Issue (i): Whether suppression by the first appellant was proved so as to justify denial of deemed Modvat credit and imposition of penalties.
Analysis: The material on record did not clearly establish that the first appellant had knowledge of any under-declaration of price. The blank signed forms found at the premises were linked to the merchant manufacturers, and the under-declaration was more directly attributable to the declarations furnished by them. The duty was being paid on the basis of approved price lists in the then prevailing procedure. In the absence of clear proof of collusion or suppression by the first appellant, the extended period basis for denying credit and levying penalties could not be sustained.
Conclusion: The denial of deemed Modvat credit and the penalties imposed on the first appellant were set aside, while the uncontested duty demand was upheld.
Issue (ii): Whether the penalty imposed on the second appellant under Rule 209A of the Central Excise Rules, 1944 was sustainable.
Analysis: The second appellant had furnished values which were not accepted by the department, and the records showed under-declaration even in cases where fabrics were purchased and supplied. The explanation based on wastage was not satisfactorily established. The prompt payment made during investigation also supported awareness of the misdeclaration. No sufficient ground was shown to interfere with the penalty.

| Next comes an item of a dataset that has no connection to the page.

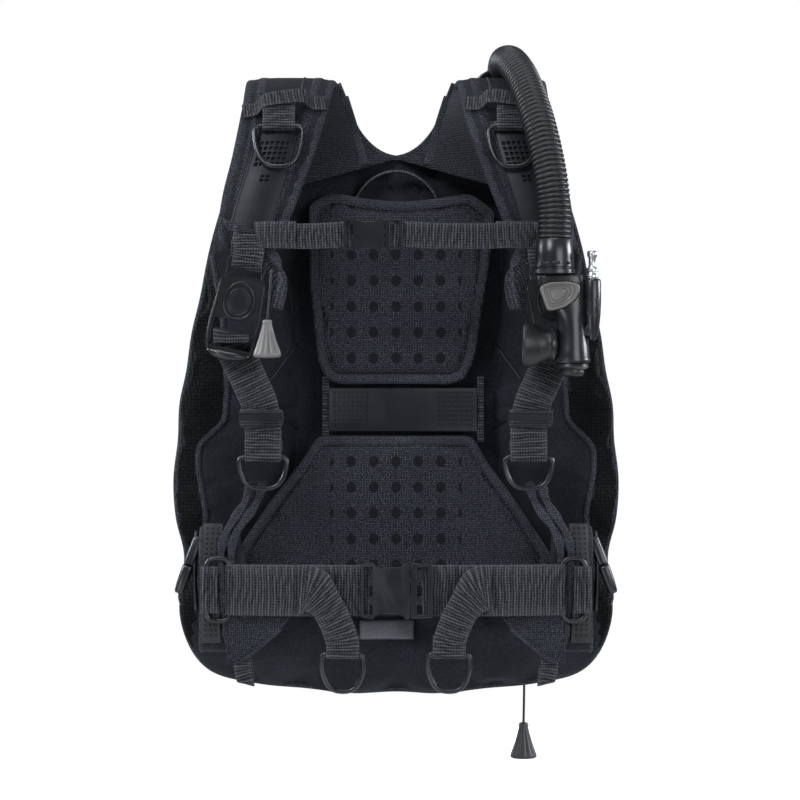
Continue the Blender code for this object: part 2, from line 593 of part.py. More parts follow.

Conclusion: The penalty on the second appellant was sustained and the appeal was rejected.
Final Conclusion: The first appeal succeeded only to the extent of deletion of the credit demand and penalties, while the admitted duty demand remained confirmed. The second appeal failed and the penalty against the second appellant stood affirmed.
Ratio Decidendi: Denial of credit and penal consequences based on suppression require clear proof of the assessee's collusion or knowledge of the merchant manufacturer's misdeclaration; mere recovery of signed blank forms or misdeclaration by others is insufficient.